All other contracts would be terminated.
Approval of the DOCA at a meeting of creditors on Monday would potentially relieve QBE from its obligation to pay out dozens of customers with building indemnity insurance, given Felmeri would no longer be considered insolvent.
Felmeri customer Edward Gilmore, who was left with an incomplete house at O’Halloran Hill when Felmeri fell into administration on May 19, said he and many other customers remained in limbo as to whether their insurance would stand if a DOCA was approved.
“If the DOCA goes ahead and Felmeri still exists, they’re technically still solvent, and as such QBE can’t tell us if we would even be covered,” he said.
“And that’s the most stressful thing. We know that there are people there with a vested interest to not see the business go under ... so we’re quite concerned that if it was to be put forward, that we’d be in this massive limbo.”
A QBE spokeswoman said the insurer would “continue to review all current and future claims” lodged by Felmeri customers.
Mr Prior had previously requested the DOCA be submitted by Felmeri’s directors by Monday in order to give him enough time to review it and provide a recommendation to creditors ahead of next week’s meeting.
Given the delay, he suggested creditors either vote for another adjournment to Monday’s meeting or otherwise appoint liquidators to wind up the company.

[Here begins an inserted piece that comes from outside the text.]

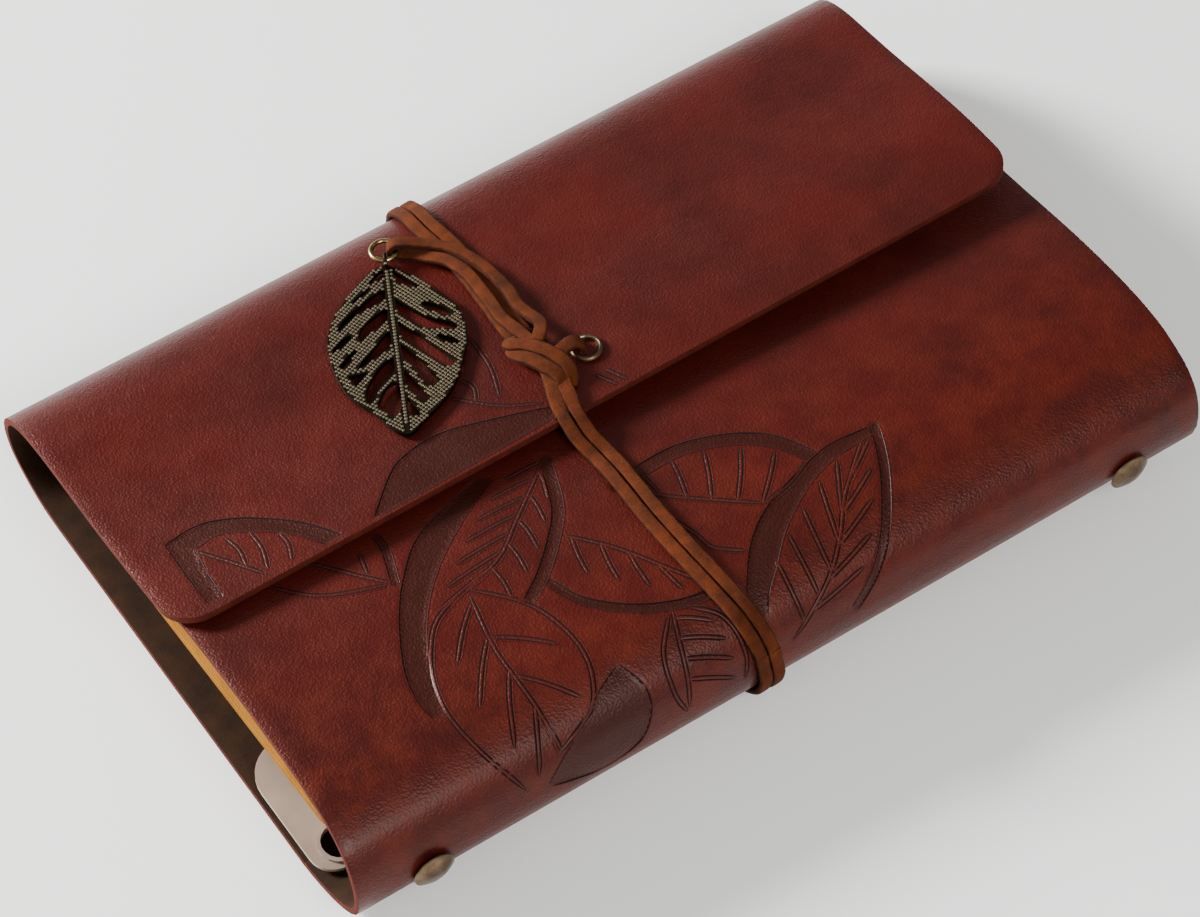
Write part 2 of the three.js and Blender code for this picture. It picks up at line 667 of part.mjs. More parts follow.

“I do not consider it in the interests of creditors that a DOCA be executed without further analysis or consideration,” he says in a letter sent to creditors on Thursday night.

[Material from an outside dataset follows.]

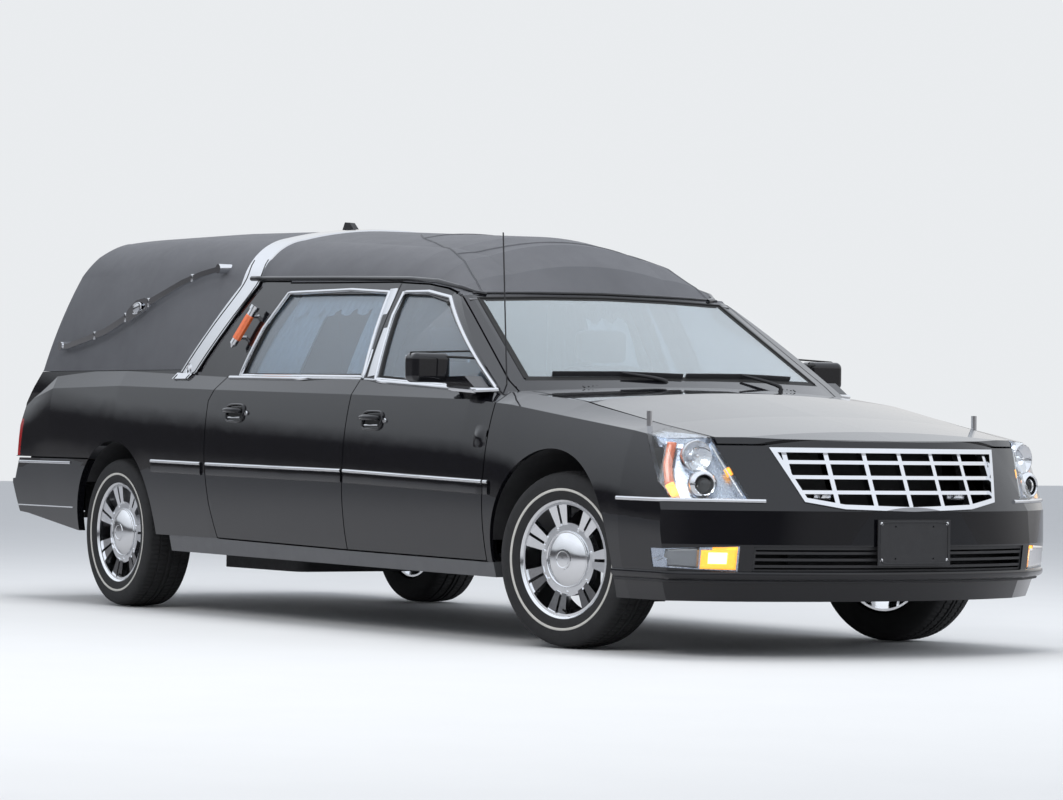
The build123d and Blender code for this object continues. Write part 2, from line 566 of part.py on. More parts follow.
dash = side_prism([(1480, 985), (1330, 992), (1262, 960), (1244, 880), (1290, 760), (1440, 700)], -749.7, 749.7)
whole["dashboard"] = dash - whole["floor_pan"] - both(half["cowl"]) - both(half["screen_frame"])


def seat(y):
    cushion = Pos(700, y, 520) * fillet(Box(520, 500, 130).edges(), 30)
    base = block(480, 900, y - 200, y + 200, 334, 480)
    back = Pos(400, y, 835) * Rot(0, -14, 0) * fillet(Box(110, 500, 620).edges(), 30)
    rest = Pos(322, y, 1215) * fillet(Box(80, 250, 150).edges(), 28)
    stalk = rod((345, y, 1080), (322, y, 1180), 10)
    return cushion + base + back + rest + stalk


half["front_seats"] = seat(-370)
WHEEL_AT = Plane(origin=(1080, 380, 925), z_dir=(-0.9, 0, 0.436))
steering = Solid.make_torus(185, 14, WHEEL_AT) + Solid.make_cylinder(48, 46, WHEEL_AT.offset(-40))
for a in (-90, 30, 150):
    steering += WHEEL_AT * (Rot(0, 0, a) * (Pos(105, 0, -8) * Box(150, 30, 14)))
whole["steering_wheel"] = steering
column = Solid.make_cylinder(38, 230, WHEEL_AT.offset(-40.3 - 230))
whole["dashboard"] = whole["dashboard"] + column

# Running gear
whole["engine_block"] = block(1760, 2360, -300, 300, 300, 800)
subframe = block(1620, 2800, -440, -370, 236, 300) + block(1620, 2800, 370, 440, 236, 300)
subframe += block(1900, 2000, -440, 440, 200, 300) + block(2700, 2780, -440, 440, 236, 300)
ARM_Z = 186.0
for s in (-1, 1):
    subframe += block(1915, 1985, min(s * 400, s * 690), max(s * 400, s * 690), ARM_Z - 8, ARM_Z + 14)
    subframe += rod((FRONT_X, s * KINGPIN_Y, ARM_Z - 8), (FRONT_X, s * KINGPIN_Y, ARM_Z + 14), 34)
    subframe += rod((FRONT_X, s * KINGPIN_Y, ARM_Z), (FRONT_X, s * KINGPIN_Y, ARM_Z + 60), 14)
whole["front_subframe"] = subframe
axle = rod((REAR_X, -690, AXLE_Z), (REAR_X, 690, AXLE_Z), 40) + Pos(REAR_X, 0, AXLE_Z) * Sphere(130)
for y in (-520, 520):
    axle += rod((REAR_X, y, AXLE_Z), (REAR_X, y, 559.7), 50)
whole["rear_axle"] = axle + rod((REAR_X, -830, AXLE_Z), (REAR_X, 830, AXLE_Z), 30)
whole["fuel_tank"] = fillet(block(-1300, -560, -640, 640, 204, 317.7).edges().filter_by(Axis.Z), 60)

# Wheels, made with the axis along y and the outer face towards -y
tyre = Solid.revolve(Face(Wire([
    line((0, 104, RIM_FLANGE_R), (0, 114, 270)),
    arc((0, 114, 270), (0, 117, 305), (0, 98, 338)),
    arc((0, 98, 338), (0, 60, 346), (0, 0, TYRE_R)),
    arc((0, 0, TYRE_R), (0, -60, 346), (0, -98, 338)),
    arc((0, -98, 338), (0, -117, 305), (0, -114, 270)),
    line((0, -114, 270), (0, -104, RIM_FLANGE_R)),
    line((0, -104, RIM_FLANGE_R), (0, -95, RIM_R)),
    line((0, -95, RIM_R), (0, 95, RIM_R)),
    line((0, 95, RIM_R), (0, 104, RIM_FLANGE_R)),
])), 360, Axis.Y)
barrel = rod((0, -RIM_W / 2, 0), (0, RIM_W / 2, 0), RIM_R) - rod((0, -RIM_W, 0), (0, RIM_W, 0), RIM_R - 9)
face = rod((0, -76, 0), (0, -46, 0), HUB_R)
cap = Solid.revolve(Face(Wire([
    line((0, -70, 0), (0, -104, 0)), arc((0, -104, 0), (CAP_R * 0.6, -99, 0), (CAP_R, -80, 0)),
    line((CAP_R, -80, 0), (CAP_R, -70, 0)), line((CAP_R, -70, 0), (0, -70, 0))])), 360, Axis.Y)
blade = poly_solid([(HUB_R - 8, -80, -12), (RIM_R - 4, -88, -22), (RIM_R - 4, -88, 22), (HUB_R - 8, -80, 12)], (0, 26, 0))
for k in range(SPOKES):
    for d in (-BLADE_TURN, BLADE_TURN):
        face += Rot(0, 360 * k / SPOKES + d, 0) * blade
rim = barrel + (face & rod((0, -200, 0), (0, 200, 0), RIM_R - 4)) + cap + rod((0, -60, 0), (0, -10, 0), 60)
rim = rim - rod((0, -50, 0), (0, 0, 0), 30.05)
stand_in = TRACK_FRONT / 2 - KINGPIN_Y
knuckle = rod((0, 0, -140), (0, 0, 120), 30) + rod((0, -stand_in - 50, 0), (0, 0, 0), 30)
knuckle += rod((0, -stand_in - 9, 0), (0, 0, 0), 52)
knuckle = knuckle - rod((0, 0, -150), (0, 0, -90), 14.05)


def at_front(solid, side):
    turned = Rot(0, 0, STEER_REST) * (solid if side < 0 else mirror(solid, Plane.XZ))
    return Pos(FRONT_X, side * KINGPIN_Y, AXLE_Z) * turned


for side, name in ((-1, "right"), (1, "left")):
    whole["knuckle_" + name] = at_front(knuckle, side)
    for part, solid in (("tyre", tyre), ("rim", rim)):
        whole["front_" + part + "_" + name] = at_front(Pos(0, -stand_in, 0) * solid, side)
        turned = solid if side < 0 else mirror(solid, Plane.XZ)
        whole["rear_" + part + "_" + name] = Pos(REAR_X, side * TRACK_REAR / 2, AXLE_Z) * turned

# Aerials
whole["antenna"] = rod((1436, -806, 985), (1391, -806, 1640), 3) - hull(0)
whole["roof_fin"] = side_prism([(-1340, 1745), (-1180, 1745), (-1255, 1804), (-1300, 1808)], -14, 14) - both(hull(0))

os.makedirs("parts", exist_ok=True)
for name, solid in half.items():
    whole[name] = both(solid)
for name, solid in right.items():
    whole[name + "_right"] = solid
    whole[name + "_left"] = mirror(solid, Plane.XZ)
for name, solid in whole.items():
    export_step(solid, "parts/" + name + ".step")
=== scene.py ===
import json
import math
import bpy
from mathutils import Vector, Matrix
from mathutils.bvhtree import BVHTree


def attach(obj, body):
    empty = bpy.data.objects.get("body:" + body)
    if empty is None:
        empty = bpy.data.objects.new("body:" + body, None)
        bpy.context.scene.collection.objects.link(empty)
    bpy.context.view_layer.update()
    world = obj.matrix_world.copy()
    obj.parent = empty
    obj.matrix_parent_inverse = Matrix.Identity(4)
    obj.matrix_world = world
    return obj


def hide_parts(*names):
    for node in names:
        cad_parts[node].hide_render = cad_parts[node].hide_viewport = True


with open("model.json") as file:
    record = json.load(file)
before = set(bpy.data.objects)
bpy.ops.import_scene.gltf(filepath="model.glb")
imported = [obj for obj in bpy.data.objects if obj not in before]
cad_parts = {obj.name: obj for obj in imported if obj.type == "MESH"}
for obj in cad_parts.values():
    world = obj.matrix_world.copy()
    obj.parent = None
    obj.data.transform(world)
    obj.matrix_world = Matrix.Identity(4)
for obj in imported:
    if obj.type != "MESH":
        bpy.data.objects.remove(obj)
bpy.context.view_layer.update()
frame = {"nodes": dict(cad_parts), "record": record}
nodes = frame["nodes"]
SIDES = (("right", -1), ("left", 1))


# Materials
def noise(node_tree, scale, detail=3.0, kind="ShaderNodeTexNoise"):
    coord = node_tree.nodes.new("ShaderNodeTexCoord")
    node = node_tree.nodes.new(kind)
    node.inputs["Scale"].default_value = scale
    if kind == "ShaderNodeTexNoise":
        node.inputs["Detail"].default_value = detail
    node_tree.links.new(coord.outputs["Object"], node.inputs["Vector"])
    return node.outputs["Fac"] if kind == "ShaderNodeTexNoise" else node.outputs["Distance"]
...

“If creditors are minded to give consideration to the DOCA proposal, they may resolve to adjourn the meeting for a period of, say, two weeks, to allow me to analyse the proposed DOCA, and for further information to be provided and investigated or considered.”
He said the additional information included seeking clarification over QBE’s stance on the DOCA and its insurance liability.
Mr Prior has previously warned 20 of the 120 customers affected by Felmeri’s collapse did not have the required building indemnity insurance, while others could still be left out of pocket given the insurance only covers up to $150,000 in additional costs required to complete individual builds.
One Felmeri creditor, who declined to be named, said it was important customers made their voices heard at Monday’s meeting.
“If you go through the actual rules of what is required for QBE to provide insurance, there’s nothing in there about it going to a DOCA - they only talk about insolvency or the builder dying or disappearing,” he said.
“But I do think QBE’s got a responsibility. People have paid for this insurance, and just through a technicality, let’s call it, if a DOCA goes through, they’re left high and dry.”
While the Felmeris had previously said they were in talks with a national construction firm, and later a local South Australian builder, to complete certain projects, their final proposal relies on them retaining their own building licence to complete construction.
Mr Prior said that was a risk given the current investigation being undertaken by Consumer and Business Services.
“It is unclear whether the company will retain its building licence upon completion of the current investigation and, in any event, the current conditions on the licence prevent the company from entering into new building contracts,” the letter says.
“There is a real risk regarding the company’s ability to retain its licence and to enter into new building contracts.”
Mr Prior said he was unable to provide an estimate of the likely return to creditors under the terms of the DOCA proposal.
His most recent estimate suggests Felmeri’s debts stand at more than $20m.